No Joy – Wait to Pleasure
A mistake some neo-shoegaze bands make is avoiding the loud guitars the genre is partially based upon without making up for it in melody or some other distinguishing feature. Not so with No Joy, whose debut Ghost Blonde was slathered in distortion and reverb — so much so, in fact, that it did tend to wash them out. Not so with follow-up Wait to Pleasure, which ratchets up the songwriting without sacrificing much in the way of pulverizing guitar power, in a way previewed on their Negaverse EP last year. “E” tunnels along on the strength of a heavily distorted bass that gives anchor to Jasamine White-Gluz and Laura Lloyd’s guitar feedback and cooing vocals. “Hare Tarot Lies” crushes through with heavy power chords and femme vocals that recall the best of ’90s female-led alt-rock bands (underrated acts like Lush and Veruca Salt) while paying homage to their usual checklist of influences, such as Swervedriver and My Bloody Valentine. With the sonics in check, No Joy seem to feel free to explore their pop side on the rest of the album, on the church-like melodies of “Prodigy” and Strawberry Switchblade-esque '80s pop of “Lunar Phobia.” Not all of their gambits work, as they miss a vocal cue on “Slug Night” that could have made it a single, and “Blue Neck Riviera’s” rapping is questionable, even if the song is saved by a melodically charging second half. But even these foibles are mostly endearing, as Wait to Pleasure never wears out its welcome across its 11 tracks. They sound like a band secure in their own sound and trying out new things here and there, occasionally coming up with a power-pop gem like “Lizard Kids,” featuring sweet vocals akin to Mazzy Star’s Hope Sandoval over muscular, bass-driven riffs. One expects them to continue tinkering with their sound; Wait to Pleasure suggests No Joy can become a great pop band. For now, they’ll have to settle for being one of the best shoegaze bands around.
Phoenix – Bankrupt!
Deluxe CD $15.98
You have to respect a band that reaches unexpected success in the U.S. and turns around to make one of its weirdest albums yet, rather than reaching further into the pop bucket. Such is the case with France’s Phoenix, who follow the radio-friendly Wolfgang Amadeus Phoenix with another album of embracing guitar pop that makes more room for differing moods and atmosphere. Opener “Entertainment” lives up to its title, sounding like globetrotter pop, with an Asian-inspired synth line giving the song its hook, Britpop songwriting stringing it together and punk energy moving the whole thing along.
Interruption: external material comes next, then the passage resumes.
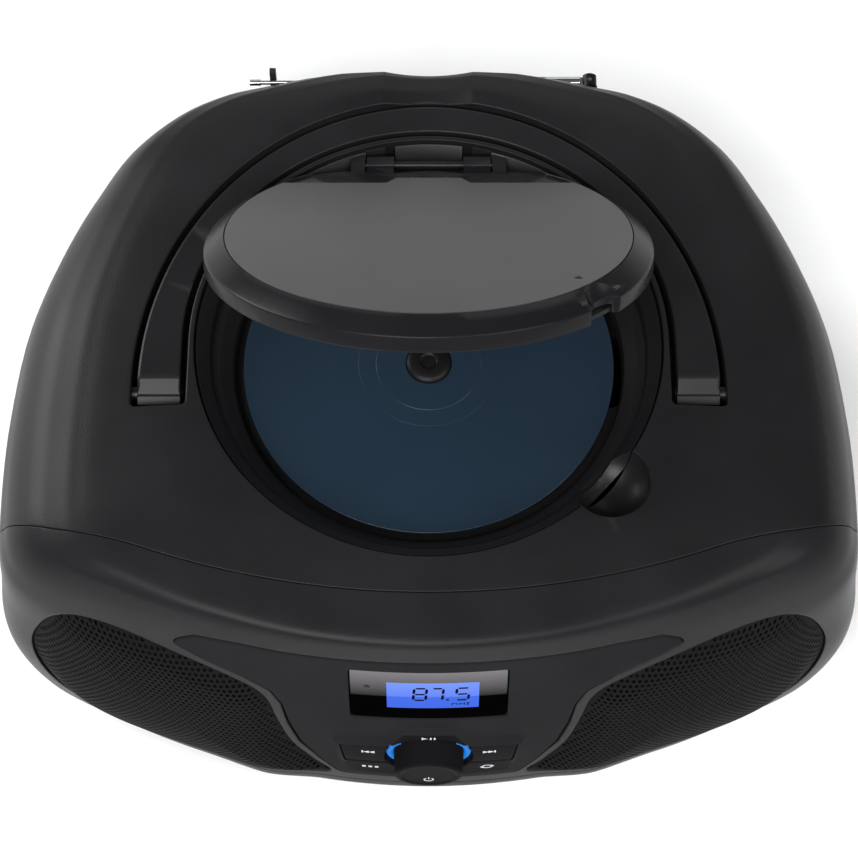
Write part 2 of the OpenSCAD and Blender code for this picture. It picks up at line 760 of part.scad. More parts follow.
module motor_pinion() {
  color([0.85, 0.8, 0.6]) at_disc() translate([pinion_x, gear_y, 73.5]) rotate(180 / pinion_teeth)
    gear(pinion_teeth, 2.4, 0.9);
}

module sled_motor() {
  color(steel) at_disc() translate([pinion_x, gear_y, 0]) union() {
    translate([0, 0, 54.6]) cylinder(h = 17, r = 6);
    translate([0, 0, 71]) cylinder(h = 5.4, r = 0.85);
  }
}

module laser_sled() {
  pitch = PI * tooth_m;
  color([0.25, 0.25, 0.27]) at_disc() difference() {
    union() {
      block([lens_start - 8, -20.5, 76.2], [lens_start + 8, 20.5, 82.4]);
      translate([lens_start, 0, 80]) cylinder(h = 12.4, r = 5.5);
      block([gear_x - 38, -21.6, 75.9], [gear_x + 3, -20.3, 78.2]);
      for (i = [-15 : 0]) translate([gear_x + (i + 0.5) * pitch, rack_y, 75.9]) linear_extrude(2.3)
        polygon([[-0.75, 1.3], [-0.75, 0.85], [-0.3, -0.6], [0.3, -0.6], [0.75, 0.85], [0.75, 1.3]]);
    }
    for (s = [-1, 1])
      x_cylinder(rod_r + 0.05, 0, 80, s * rod_y, rod_z);
    translate([lens_start, 0, 91]) cylinder(h = 5, r = 3);
  }
}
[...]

Songs like “The Real Thing” and “S.O.S. in Bel Air” are so drenched in minor-key synths that they come out as sweet bummers, resisting the urge to overturn their moodiness with the big pop payoffs of songs like “Lisztomania.” You have moody sound pieces like the title track butting up to Phoenix’s detailed single-oriented material, like the awesomely titled “Drakkar Noir,” which surmises what The Strokes may have sounded like, had they successfully integrated synthesizers into their sound without losing their cool or their hookiness. Fans may miss the bigger hooks of the band’s previous work. So what. Bankrupt! is a juicier listen, given its dense layering, dynamic songwriting and bold pacing.
Junip – Junip
Junip continues to grow into a full-fleged band with its own sound separate from frontman Jose Gonzalez’s better-known solo career on their self-titled second album. “Your Life, Your Call” is built on a simple, four-note bassline and synthesizers, which clear the high air for Gonzalez’s vocals to come through clearly, enunciating his pop savvy. Junip is less reliant on Gonzalez’s vibrant acoustic guitar playing, with synthesizers on songs like “So Clear” offering a fine counterpoint to Gonzalez’s somber voice and island-vibe guitar. However, longtime Gonzalez fans probably won’t mind the updates, especially since he still pulls out steady strums on songs like melancholy opener “Line of Fire” — it just sounds even better when used judiciously as one element to Junip’s growing sound. With Gonzalez’s reliable songwriting at the helm, Junip finds him and his band successfully turning over a new leaf.
Young Galaxy – Ultramarine
Canadian electro-pop band Young Galaxy is a band who has slowly and steadily grown its audience and sound such that its fourth album, Ultramarine, is a joy whether you’re a longtime fan of the band or new to them. Its embracing, pop-oriented yet appealingly low-key sound favors swirling, arpeggiated synthesizers, tribal beats and vocals that don’t go to heavy on the reverb, so that Catherine McCandless’ husky voice and bright lyrics come through crisply, particularly on the bouncy “Fall for You” or “New Summer,” an OMD-ish, sumptuous synth-pop ballad. Young Galaxy can’t claim many points on originality, it’s true, but few can claim to create music as consistently pleasing as they do on Ultramarine.